A differentiable function is where the derivative exists for every point within a chosen domain. Essentially, it means that at any point on the curve, you can compute a tangent line, providing a slope for the curve at that point.
For the function \(f\), being differentiable on the interval \( (a, b)\) implies smoothness. There are no sharp corners or cusps within \( (a, b)\).
It's important to understand this property because it guarantees the existence of `f'(x)` within that interval, ensuring we can analyze the function's behavior based on its slopes. In this particular exercise, since the derivative \( f'(x) < 0\), we can infer that the function is decreasing right through the interval. The negative derivative suggests that the slope of the function is downward, bolstering our understanding of the function's monotonic behavior in this interval.

The Mean Value Theorem is a fundamental principle in calculus that connects derivatives with differences in values of a function. It states that if a function \(f\) is continuous on \[ [a, b] \] and differentiable on \( (a, b)\), there is at least one point \(c\) within that interval where the derivative at \(c\) equals the function's average rate of change over \[ [a, b] \].
Mathematically, this is represented as: \[ f'(c) = \frac{f(b) - f(a)}{b - a} \]

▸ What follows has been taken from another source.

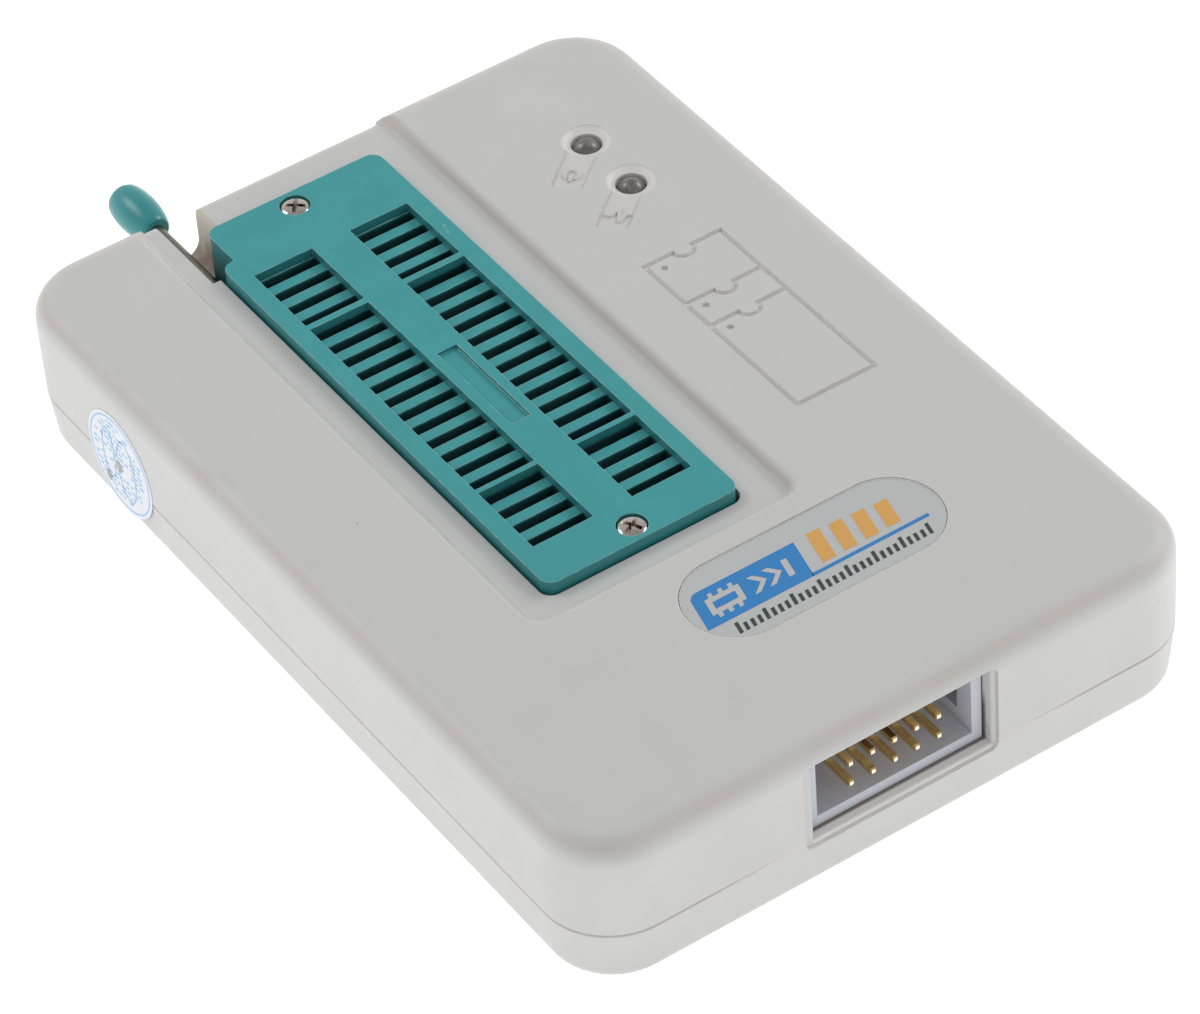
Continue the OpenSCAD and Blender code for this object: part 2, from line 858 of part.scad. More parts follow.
module zif_cover_screws() {
    z = cover_top - cover_screw_sink;
    color(steel) at_socket() at_cover_screws() difference() {
        union() {
            translate([0, 0, z]) cylinder(h = cover_screw_head_h, r = cover_screw_head_r);
            translate([0, 0, cover_screw_tip_z])
                cylinder(h = z - cover_screw_tip_z + eps, r = cover_screw_r);
        }
        cross_recess(z + cover_screw_head_h, cover_screw_head_r);
    }
}

module zif_lever() {
    color(steel) translate([socket_x, axis_y, axis_z]) {
        // plain lengths of the shaft, either side of the two crank journals
        inner = comb_arm_x - journal_w / 2;
        outer = comb_arm_x + journal_w / 2;
        along_x(-arm_offset, -outer, wire_r);
        along_x(-inner, inner, wire_r);
        along_x(outer, shaft_right, wire_r);
        for (side = [-1, 1])
            translate([side * comb_arm_x, crank, crank]) along_x(-journal_w / 2, journal_w / 2, wire_r);
        translate([-arm_offset, 0, 0]) {
            sphere(wire_r);
            rotate([-90, 0, 0])
                cylinder(h = knob_start + knob_len * knob_grip - axis_y, r = wire_r);
        }
    }
}

// radius of the knob at a place between 0 at the lever end and 1 at the tip
function knob_radius(t) = knob_r * (knob_neck + (knob_tip - knob_neck) * t
    + knob_bulge * pow(sin(180 * pow(t, knob_skew)), knob_roundness));

module lever_knob() {
    steps = 20;
    color(teal) translate([arm_x, knob_start, axis_z]) rotate([-90, 0, 0]) difference() {
        rotate_extrude() polygon(concat([[0, 0]],
            [for (k = [0:steps]) [knob_radius(k / steps), knob_len * k / steps]],
            [[0, knob_len]]));
        translate([0, 0, -over]) cylinder(h = knob_len * knob_grip + over, r = wire_r);
    }
}

// ---- header ----

// distance of item k of a centred row of n from the middle
function centred(k, n, step) = (k - (n - 1) / 2) * step;

module at_header_pins() {
    for (k = [0:header_columns - 1], row = [0, 1])
        translate([centred(k, header_columns, pitch), pin_first_tail + row * pitch, 0]) children();
}

module header_shroud() {
    back = header_mouth + header_depth;
    color(lilac) difference() {
        box([-header_w / 2, header_mouth, pcb_top], [header_w / 2, back, pcb_top + header_h]);
        box([-header_inner_w / 2, header_mouth - over, header_z - header_inner_h / 2],
            [header_inner_w / 2, header_mouth + header_cavity, header_z + header_inner_h / 2]);
        box([-header_key_w / 2, header_mouth - over, header_z],
            [header_key_w / 2, header_mouth + header_key_l, case_h]);
        box([-header_w, header_mouth + header_slot_front, header_slot_z],
            [header_w, header_mouth + header_slot_back, header_z + header_inner_h / 2]);
        for (k = [0:header_columns - 1], row = [-1, 1])
            translate([centred(k, header_columns, pitch), back, header_z + row * pitch / 2])
                cube([pin_w, header_depth, pin_w], center = true);
    }
}

// side view of one bent pin: y runs from the tip to the tail, z from the tail up
module pin_side(z, tail_y) {
    h = pin_w / 2;
    bevel_y = pin_tip + 2 * pin_bevel;
    polygon([[pin_tip, z - h + pin_bevel], [bevel_y, z - h], [tail_y - h, z - h],
        [tail_y - h, pin_tail_z], [tail_y + h, pin_tail_z], [tail_y + h, z + h],
        [bevel_y, z + h], [pin_tip, z + h - pin_bevel]]);
}

// the same pin from above
module pin_plan(tail_y) {
    h = pin_w / 2;
    bevel_y = pin_tip + 2 * pin_bevel;
    polygon([[-h + pin_bevel, pin_tip], [-h, bevel_y], [-h, tail_y + h],
        [h, tail_y + h], [h, bevel_y], [h - pin_bevel, pin_tip]]);
}

module header_pins() {
    color(gold) for (k = [0:header_columns - 1], row = [0, 1]) {
        tail_y = pin_first_tail + row * pitch;
        z = header_z + (row - 0.5) * pitch;
        translate([centred(k, header_columns, pitch), 0, 0]) intersection() {
            translate([-pin_w / 2, 0, 0]) rotate([90, 0, 90])
                linear_extrude(pin_w) pin_side(z, tail_y);
            linear_extrude(case_h) pin_plan(tail_y);
        }
    }
}

// ---- badge, lights, sticker ----

module badge_plate() {
    l = badge_l - 2 * badge_rim;
    color(badge_silver) translate([badge_x, badge_y, case_h - badge_depth])
        linear_extrude(badge_t) rounded_rect(badge_w - 2 * badge_rim, l, l / 2 - eps);
}

module led_body() {
    translate([0, 0, led_base_z]) cylinder(h = led_flange_h, r = led_flange_r);
    translate([0, 0, led_base_z]) cylinder(h = led_top - led_r - led_base_z, r = led_r);
    translate([0, 0, led_top - led_r]) sphere(led_r);
}

module power_led() {
    color(lens_grey) at_leds_each(0) led_body();
}

module status_led() {
    color(lens_grey) at_leds_each(1) led_body();
}

module led_leads() {
    h = led_lead_w / 2;
    color(tin) at_leds() for (side = [-1, 1]) translate([side * pitch / 2, 0, 0])
        box([-h, -h, pin_tail_z], [h, h, led_base_z]);
}

module seal_sticker() {
    color(pale_blue) translate([-case_w / 2, sticker_y, sticker_z])
        along_x(-sticker_t, 0, sticker_r);
}

// ---- rear port ----

// mouth of the port, wide at the top with sloping lower corners
module usb_outline(inset) {
    w = usb_w / 2 - inset;
    low = w - usb_corner_w;
    knee = usb_corner_h + inset / 2;
    polygon([[-low, inset], [low, inset], [w, knee], [w, usb_h - inset],
        [-w, usb_h - inset], [-w, knee]]);
}

// extrudes a mouth outline from the port's back end towards its mouth
module usb_prism(y0, y1, inset) {
    translate([usb_x, usb_mouth - usb_depth + y1, pcb_top]) rotate([90, 0, 0])
        linear_extrude(y1 - y0) usb_outline(inset);
}

module usb_shell() {
    color(steel) difference() {
        usb_prism(0, usb_depth, 0);
        usb_prism(usb_shell_t, usb_depth + over, usb_shell_t);
    }
}

module usb_insulator() {
    start = usb_mouth - usb_depth + usb_block;
    z = pcb_top + usb_tongue_z;
    color(dark_plastic) {
        usb_prism(usb_shell_t, usb_block, usb_shell_t);
        box([usb_x - usb_tongue_w / 2, start - eps, z],
            [usb_x + usb_tongue_w / 2, usb_mouth - usb_tongue_setback, z + usb_tongue_t]);
    }
}

module usb_contacts() {
    start = usb_mouth - usb_depth + usb_block;
    z = pcb_top + usb_tongue_z;
    color(gold) for (k = [0:usb_contacts_n - 1])
        translate([usb_x + centred(k, usb_contacts_n, usb_pitch), 0, 0])
            box([-usb_contact_w / 2, start, z - usb_contact_t],
                [usb_contact_w / 2, usb_mouth - usb_contact_setback, z]);
}

// ---- electronics ----

module place(xy, z = pcb_top) {
    translate([xy[0], xy[1], z]) children();
}

module controller_chip() {
    color(dark_plastic) place(controller_place, pcb_top + chip_gap) difference() {
        linear_extrude(controller_h) square(controller_w, center = true);
        translate([-controller_mark_in, controller_mark_in, controller_h - controller_mark_depth])
            cylinder(h = over, r = controller_mark_r);
    }
}

// a flat foot on the board, joined to the chip's side by an upright
module gull_lead(w) {
    box([-eps, -w / 2, lead_z], [lead_knee, w / 2, lead_z + lead_t]);
    box([lead_knee - lead_t, -w / 2, 0], [lead_knee, w / 2, lead_z + lead_t]);
    box([lead_knee - lead_t, -w / 2, 0], [lead_reach, w / 2, lead_t]);
}

// a row of leads down one side, the side being at distance x from the centre
module lead_row(x, count, step, w) {
    for (k = [0:count - 1]) translate([x, centred(k, count, step), 0]) gull_lead(w);
}

module controller_leads() {
    color(tin) place(controller_place) for (side = [0:3]) rotate(90 * side)
        lead_row(controller_w / 2 + eps, controller_leads_side, controller_lead_pitch,
            controller_lead_w);
}

module driver_chips() {
    color(dark_plastic) for (xy = driver_places) place(xy, pcb_top + chip_gap) difference() {
        linear_extrude(driver_h) square([driver_w, driver_l], center = true);
        translate([0, driver_l / 2, driver_h])
            cylinder(h = 2 * driver_notch_depth, r = driver_notch_r, center = true);
    }
}

module driver_leads() {
    color(tin) for (xy = driver_places) place(xy) for (side = [0, 180]) rotate(side)
        lead_row(driver_w / 2 + eps, driver_leads_side, driver_lead_pitch, driver_lead_w);
}

module crystal() {
    color(steel) place(crystal_place) {
        linear_extrude(crystal_flange_h) rounded_rect(crystal_w + 2 * crystal_flange,
            crystal_l + 2 * crystal_flange, crystal_r + crystal_flange);
        linear_extrude(crystal_h) rounded_rect(crystal_w, crystal_l, crystal_r);
    }
}

module inductor_core() {
    color(ferrite_grey) place(inductor_place) {
        cylinder(h = inductor_h, r = inductor_core_r);
        for (z = [0, inductor_h - inductor_flange_h])
            translate([0, 0, z]) cylinder(h = inductor_flange_h, r = inductor_r);
    }
}

module inductor_coil() {
    h = inductor_h - 2 * inductor_flange_h;
    color(copper) place(inductor_place, pcb_top + inductor_flange_h) difference() {
        cylinder(h = h, r = inductor_coil_r);
        translate([0, 0, -over]) cylinder(h = h + 2 * over, r = inductor_core_r);
    }
}

module capacitor_bases() {
    color(dark_plastic) for (xy = capacitor_places) place(xy)
        linear_extrude(capacitor_base_h) square(capacitor_base_w, center = true);
}

module capacitor_cans() {
    color(steel) for (xy = capacitor_places) place(xy, pcb_top + capacitor_base_h)
        cylinder(h = capacitor_h, r = capacitor_r);
}

module regulator() {
    color(dark_plastic) place(regulator_place)
        linear_extrude(regulator_size[2]) square([regulator_size[0], regulator_size[1]], center = true);
}

module chip_resistors() {
    color(dark_plastic) for (k = [0:resistor_columns - 1], row = [0, 1])
        place(resistor_start + [k * resistor_step[0], row * resistor_step[1]])
            linear_extrude(resistor_size[2]) square([resistor_size[0], resistor_size[1]], center = true);
}

upper_shell();
lower_shell();
case_screws();
main_board();
zif_base();
zif_comb();
zif_cover();
zif_contacts();
zif_cover_screws();
zif_lever();
lever_knob();
header_shroud();
header_pins();
badge_plate();
power_led();
status_led();
led_leads();
usb_shell();
usb_insulator();
usb_contacts();
controller_chip();
controller_leads();
driver_chips();
driver_leads();
crystal();
inductor_core();
inductor_coil();
capacitor_cans();
capacitor_bases();
regulator();
chip_resistors();
seal_sticker();
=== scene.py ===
"""Materials, small printed and metal pieces, light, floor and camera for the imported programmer."""
import json
import math
import random

import bmesh
import bpy
from mathutils import Matrix, Quaternion, Vector


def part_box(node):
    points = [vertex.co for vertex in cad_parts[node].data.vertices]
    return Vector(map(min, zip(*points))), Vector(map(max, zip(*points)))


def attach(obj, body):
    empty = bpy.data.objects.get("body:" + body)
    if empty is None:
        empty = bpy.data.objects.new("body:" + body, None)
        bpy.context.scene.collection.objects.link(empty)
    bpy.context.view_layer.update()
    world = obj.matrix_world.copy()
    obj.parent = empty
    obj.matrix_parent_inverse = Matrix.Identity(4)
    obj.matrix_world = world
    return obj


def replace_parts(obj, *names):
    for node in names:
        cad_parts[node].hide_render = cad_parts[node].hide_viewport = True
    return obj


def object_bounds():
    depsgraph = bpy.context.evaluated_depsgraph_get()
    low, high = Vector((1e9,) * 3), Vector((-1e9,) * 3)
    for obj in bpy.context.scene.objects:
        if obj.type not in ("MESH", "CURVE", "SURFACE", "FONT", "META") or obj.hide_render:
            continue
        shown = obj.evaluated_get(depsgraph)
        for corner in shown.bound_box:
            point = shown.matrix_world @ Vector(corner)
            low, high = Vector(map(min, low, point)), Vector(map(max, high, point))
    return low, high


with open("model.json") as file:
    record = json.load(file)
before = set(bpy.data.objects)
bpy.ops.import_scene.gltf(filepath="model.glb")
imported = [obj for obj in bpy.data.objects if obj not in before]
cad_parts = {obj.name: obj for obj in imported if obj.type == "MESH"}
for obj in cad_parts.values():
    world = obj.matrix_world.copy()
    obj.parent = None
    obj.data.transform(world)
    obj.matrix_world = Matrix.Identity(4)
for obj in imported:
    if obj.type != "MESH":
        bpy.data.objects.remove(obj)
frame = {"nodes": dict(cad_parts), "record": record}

MM = 0.001
cad_low, cad_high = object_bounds()
case_low, case_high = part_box("upper_shell")

# ---- places on the part, in mm ----

CASE_TOP = case_high.z / MM
CASE_HALF_W = case_high.x / MM
CASE_HALF_L = case_high.y / MM
COVER_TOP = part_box("zif_cover")[1].z / MM
COMB_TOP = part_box("zif_comb")[1].z / MM
# the wall of the trough beside the lever, and its lower corner
NOTCH_WALL = (-13.5, 49.0, 13.0)
NOTCH_FOOT = (-13.5, 49.4, 10.6)
# the recess round the socket: its right wall, its front edge, and a height below its floor
RECESS_RIGHT = 10.6
RECESS_FRONT = -23.0
RECESS_FOOT = 15.0
# the strip of the top that has the light dishes and the chip outlines
MARKS_X = 22.0
MARKS_HALF_W = 9.0
MARKS_HALF_L = 45.0
# the middle of the lower lip of the header's opening, and a height just over the opening
shroud_low, shroud_high = (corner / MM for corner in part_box("header_shroud"))
PORT_LIP = ((shroud_low.x + shroud_high.x) / 2, case_low.y / MM + 1.0, shroud_low.z - 1.2)
PORT_ROOF = 16.1


# ---- camera ----

# The camera looks at this point of the top face, in mm from the case's centre.
LOOK_AT = Vector((-7.11, -12.7))
VIEW_DISTANCE = 549.0
VIEW_AZIMUTH = -31.26
VIEW_ELEVATION = 42.61
VIEW_ROLL = -4.58
FOCAL_LENGTH = 172.16
SENSOR_WIDTH = 36.0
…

In our context, applying the Mean Value Theorem helps confirm that the function is decreasing. If \( f'(x) < 0\) for all \( x \) in \( (a, b)\), then the slope of the line connecting any two points within \( f \) is negative, establishing that \( f(x_2) < f(x_1)\) for \( x_1 < x_2\). This theorem crystallizes the understanding that if the derivative is consistently negative, the entire function descends, aligning with the definition of a decreasing function.